14. Use cover or concealment as much as possible, but remember, sheetrock walls and the like stop nothing but your pulse when bullets tear through them.
15. Flank your adversary when possible. Protect yours.
16. Don’t drop your guard.
17. Always tactical load and threat scan 360 degrees. Practice reloading one-handed and off-hand shooting. That’s how you live if hit in your “good” side.
18. Watch their hands. Hands kill. Smiles, frowns and other facial expressions don’t (In God we trust. Everyone else keep your hands where I can see them.).
19. Decide NOW to always be aggressive ENOUGH, quickly ENOUGH.
20. The faster you finish the fight, the less shot you will get.
21. Be polite.
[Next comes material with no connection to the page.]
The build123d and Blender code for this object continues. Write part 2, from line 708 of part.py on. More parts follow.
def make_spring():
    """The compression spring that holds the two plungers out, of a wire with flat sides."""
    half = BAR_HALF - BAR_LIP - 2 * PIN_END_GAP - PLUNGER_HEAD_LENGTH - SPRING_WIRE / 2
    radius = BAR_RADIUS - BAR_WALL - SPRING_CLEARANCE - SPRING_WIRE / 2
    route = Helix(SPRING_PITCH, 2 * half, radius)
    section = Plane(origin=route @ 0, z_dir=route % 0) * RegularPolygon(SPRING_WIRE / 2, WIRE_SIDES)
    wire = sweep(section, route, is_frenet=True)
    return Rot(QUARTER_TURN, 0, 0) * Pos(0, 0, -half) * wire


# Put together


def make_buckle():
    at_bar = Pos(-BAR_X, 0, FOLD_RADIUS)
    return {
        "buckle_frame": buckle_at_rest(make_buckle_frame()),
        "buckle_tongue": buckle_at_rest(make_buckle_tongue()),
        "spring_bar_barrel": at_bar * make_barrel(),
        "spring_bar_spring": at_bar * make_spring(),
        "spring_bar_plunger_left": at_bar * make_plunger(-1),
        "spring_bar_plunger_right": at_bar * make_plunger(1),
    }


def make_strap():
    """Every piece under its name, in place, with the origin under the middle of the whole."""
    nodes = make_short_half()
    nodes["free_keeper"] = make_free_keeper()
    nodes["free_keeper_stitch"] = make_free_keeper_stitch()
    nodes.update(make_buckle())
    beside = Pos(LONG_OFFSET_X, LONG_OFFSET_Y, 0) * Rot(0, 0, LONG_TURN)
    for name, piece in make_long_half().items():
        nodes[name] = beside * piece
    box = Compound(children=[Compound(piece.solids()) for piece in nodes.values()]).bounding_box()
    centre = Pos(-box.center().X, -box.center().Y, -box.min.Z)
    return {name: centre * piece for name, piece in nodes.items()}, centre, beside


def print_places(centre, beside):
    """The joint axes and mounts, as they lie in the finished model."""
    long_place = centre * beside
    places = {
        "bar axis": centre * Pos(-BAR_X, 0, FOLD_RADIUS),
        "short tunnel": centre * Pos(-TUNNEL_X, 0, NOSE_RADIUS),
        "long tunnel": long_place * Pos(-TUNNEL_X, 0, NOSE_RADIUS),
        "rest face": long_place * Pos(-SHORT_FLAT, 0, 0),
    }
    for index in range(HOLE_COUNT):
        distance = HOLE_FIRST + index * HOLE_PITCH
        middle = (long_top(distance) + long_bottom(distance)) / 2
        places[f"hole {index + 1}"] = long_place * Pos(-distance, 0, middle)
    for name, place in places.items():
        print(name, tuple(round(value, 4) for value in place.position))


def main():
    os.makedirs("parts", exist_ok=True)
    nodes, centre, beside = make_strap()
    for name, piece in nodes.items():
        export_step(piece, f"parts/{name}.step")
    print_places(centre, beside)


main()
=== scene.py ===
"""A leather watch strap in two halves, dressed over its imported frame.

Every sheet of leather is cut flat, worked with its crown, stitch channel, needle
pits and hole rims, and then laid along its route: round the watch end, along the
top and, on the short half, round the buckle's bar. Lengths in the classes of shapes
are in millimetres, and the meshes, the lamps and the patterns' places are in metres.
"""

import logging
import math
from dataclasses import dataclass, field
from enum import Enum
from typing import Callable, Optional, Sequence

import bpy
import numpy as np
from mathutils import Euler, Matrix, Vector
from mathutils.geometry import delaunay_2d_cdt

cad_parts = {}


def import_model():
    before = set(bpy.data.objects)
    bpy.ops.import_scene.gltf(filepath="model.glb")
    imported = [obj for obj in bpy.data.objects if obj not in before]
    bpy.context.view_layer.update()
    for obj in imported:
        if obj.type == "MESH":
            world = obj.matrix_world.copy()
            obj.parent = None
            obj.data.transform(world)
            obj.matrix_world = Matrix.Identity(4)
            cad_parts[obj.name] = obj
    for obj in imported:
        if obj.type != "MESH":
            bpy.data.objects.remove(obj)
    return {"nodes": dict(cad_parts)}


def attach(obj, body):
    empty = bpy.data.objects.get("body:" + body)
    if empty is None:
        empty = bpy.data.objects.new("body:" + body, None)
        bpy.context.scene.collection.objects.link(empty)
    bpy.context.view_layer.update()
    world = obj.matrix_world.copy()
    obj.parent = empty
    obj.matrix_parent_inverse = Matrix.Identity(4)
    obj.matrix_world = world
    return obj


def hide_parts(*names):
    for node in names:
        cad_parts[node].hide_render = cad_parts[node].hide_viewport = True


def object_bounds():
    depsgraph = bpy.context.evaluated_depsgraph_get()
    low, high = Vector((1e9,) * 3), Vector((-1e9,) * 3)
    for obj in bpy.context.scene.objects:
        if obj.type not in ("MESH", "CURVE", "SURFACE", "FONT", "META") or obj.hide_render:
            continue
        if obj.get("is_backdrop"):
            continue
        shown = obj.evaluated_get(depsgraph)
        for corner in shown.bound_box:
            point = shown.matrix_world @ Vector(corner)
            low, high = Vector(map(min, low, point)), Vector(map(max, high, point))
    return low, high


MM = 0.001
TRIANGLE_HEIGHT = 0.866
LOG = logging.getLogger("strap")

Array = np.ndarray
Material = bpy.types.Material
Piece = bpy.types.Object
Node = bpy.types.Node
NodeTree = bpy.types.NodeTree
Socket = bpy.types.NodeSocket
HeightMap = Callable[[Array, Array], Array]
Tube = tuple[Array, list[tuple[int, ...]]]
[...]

Be professional. But, have a plan to kill everyone you meet if necessary, because they may want to kill you.
22. Be courteous to everyone, overly friendly to no one.
23. Your number one option for personal security is a lifelong commitment to avoidance, deterrence, and de-escalation.
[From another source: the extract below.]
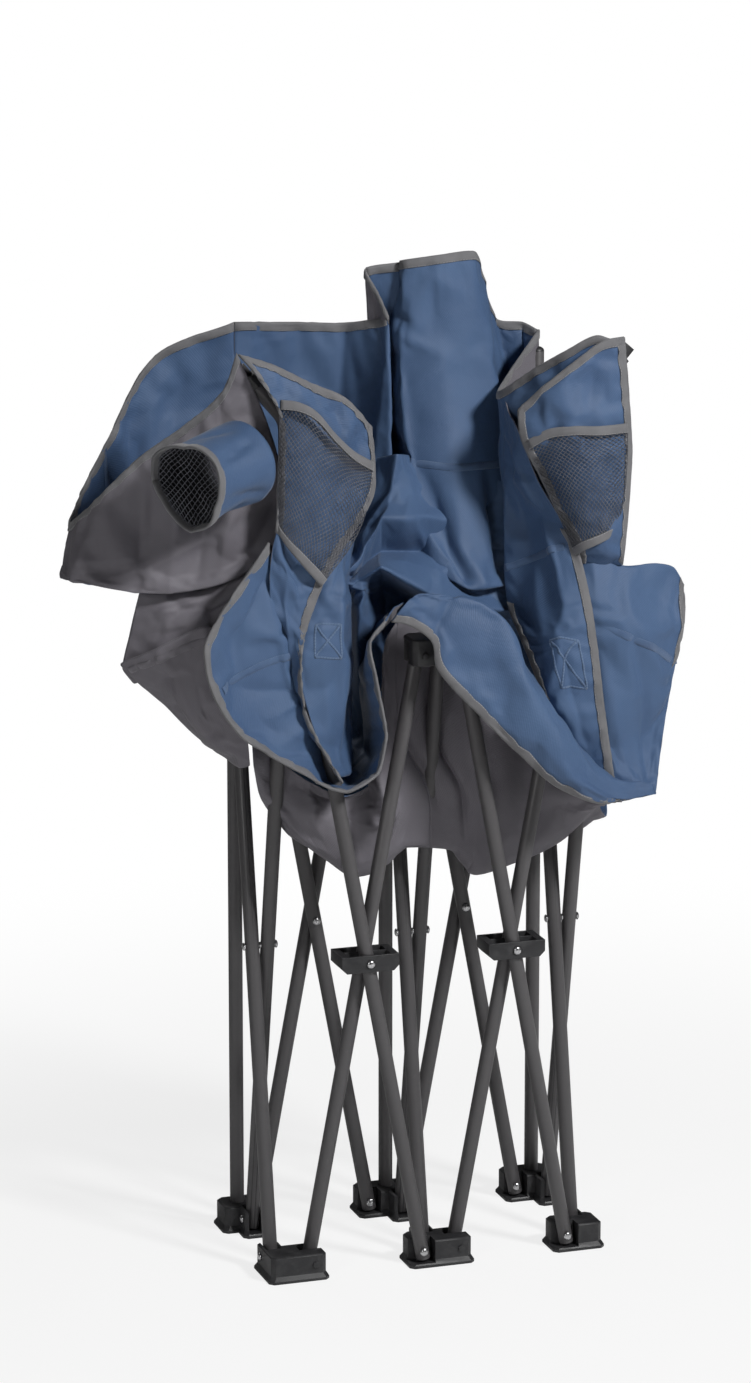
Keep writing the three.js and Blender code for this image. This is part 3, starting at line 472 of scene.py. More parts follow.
tape_finish = tape_material("binding_tape", TAPE, TAPE_PALE, THREAD_GREY, TAPE_ROWS, TAPE_RIB)
blue_seam = tape_material("blue_seam", BLUE, BLUE_PALE, (0.16, 0.23, 0.36), SEAM_ROWS, SEAM_RIB)
blue_stitch = tape_material("blue_stitch", BLUE, BLUE_PALE, (0.10, 0.16, 0.27), STITCH_ROW, SEAM_RIB,
                            STITCH_HALF)
grey_seam = tape_material("grey_seam", GREY, GREY_PALE, (0.20, 0.20, 0.21), SEAM_ROWS, SEAM_RIB)
print("made", tape_finish.name, blue_seam.name, blue_stitch.name, grey_seam.name)

# %% [markdown]
# ### Net
#
# The pockets and the bottom of the cup holder are open net. The holes are real geometry, so the
# material only has to look like thin dark monofilament.

# %% Net
NET = (0.066, 0.070, 0.086)
NET_PALE = (0.128, 0.134, 0.158)


def net_material():
    material, tree, shader = bare_material("net", NET, 0.45)
    lift = mapped(tree, speckle(tree, object_place(tree), 60, 3.0), 0.35, 0.65, 0, 1)
    feed(tree, shader, {"Base Color": blend_colours(tree, lift, NET, NET_PALE)})
    shader.inputs["Sheen Weight"].default_value = 0.15
    return material


net_finish = net_material()
print("made", net_finish.name)

# %% [markdown]
# ## The frame
#
# A crossing tube is 16 mm steel with a 1.2 mm wall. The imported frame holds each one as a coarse
# ten-sided rod, good for collisions. Here the same axis gets a round tube with a real bore and
# softened ends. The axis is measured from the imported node: the middle of its two end rings.

# %% Helpers for pieces
TUBE_RADIUS = 8 * MM
TUBE_WALL = 1.2 * MM
ROUND_SIDES = 32
MERGE = 0.01 * MM


def new_piece(name, shape, *materials, smooth_angle=40):
    """Turns a bmesh into a piece with its normals set by angle."""
    mesh = bpy.data.meshes.new(name)
    shape.to_mesh(mesh)
    shape.free()
    for material in materials:
        mesh.materials.append(material)
    mesh.polygons.foreach_set("use_smooth", [True] * len(mesh.polygons))
    mesh.set_sharp_from_angle(angle=math.radians(smooth_angle))
    piece = bpy.data.objects.new(name, mesh)
    bpy.context.scene.collection.objects.link(piece)
    return piece


def rod_axis(node):
    """The two end points of a straight rod's axis, the lower one first."""
    points = np.array([v.co for v in frame["nodes"][node].data.vertices])
    centre = (points.min(0) + points.max(0)) / 2
    direction = np.linalg.svd(points - points.mean(0), full_matrices=False)[2][0]
    for _ in range(3):
        reach = (points - centre) @ direction
        low = points[reach < reach.min() + MM].mean(0)
        high = points[reach > reach.max() - MM].mean(0)
        centre = (low + high) / 2
        direction = (high - low) / np.linalg.norm(high - low)
    return (Vector(low), Vector(high)) if low[2] < high[2] else (Vector(high), Vector(low))


def turned_to(axis):
    return Vector(axis).normalized().to_track_quat("Z", "Y").to_matrix().to_4x4()


low, high = rod_axis("front_left_tube_outward")
print("length of one tube", round((high - low).length, 4))


# %% Round tubes
RIM_ANGLE = math.radians(60)
RIM_RADIUS = 0.3 * TUBE_WALL


def edges_in(geometry):
    return [part for part in geometry if isinstance(part, bmesh.types.BMEdge)]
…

24. Do not attend a gunfight with a handgun, the caliber of which does not start with anything smaller than “4”.
25. Use a gun that works EVERY TIME. “All skill is in vain when an Angel blows the powder from the flintlock of your musket.” At a practice session, throw you gun into the mud, then make sure it still works. You can clean it later.
26. Practice shooting in the dark, with someone shouting at you, when out of breath, etc.
27. Regardless of whether justified of not, you will feel sad about killing another human being. It is better to be sad than to be room temperature.
28. The only thing you EVER say afterwards is, “He said he was going to kill me. I believed him. I’m sorry, Officer, but I’m very upset now. I can’t say anything more. Please speak with my attorney.”
29. Never be unarmed.
30. If you have your hands, your feet, your mind and your self-respect as a man, you are never unarmed.
Remember, the objective is not to win the game. The objective is to win as many series of games as possible, learning as you go, in a full life of challenge, opportunity, risk and reward. But that is for other posts. For now, be bold, be authentic, be masculine.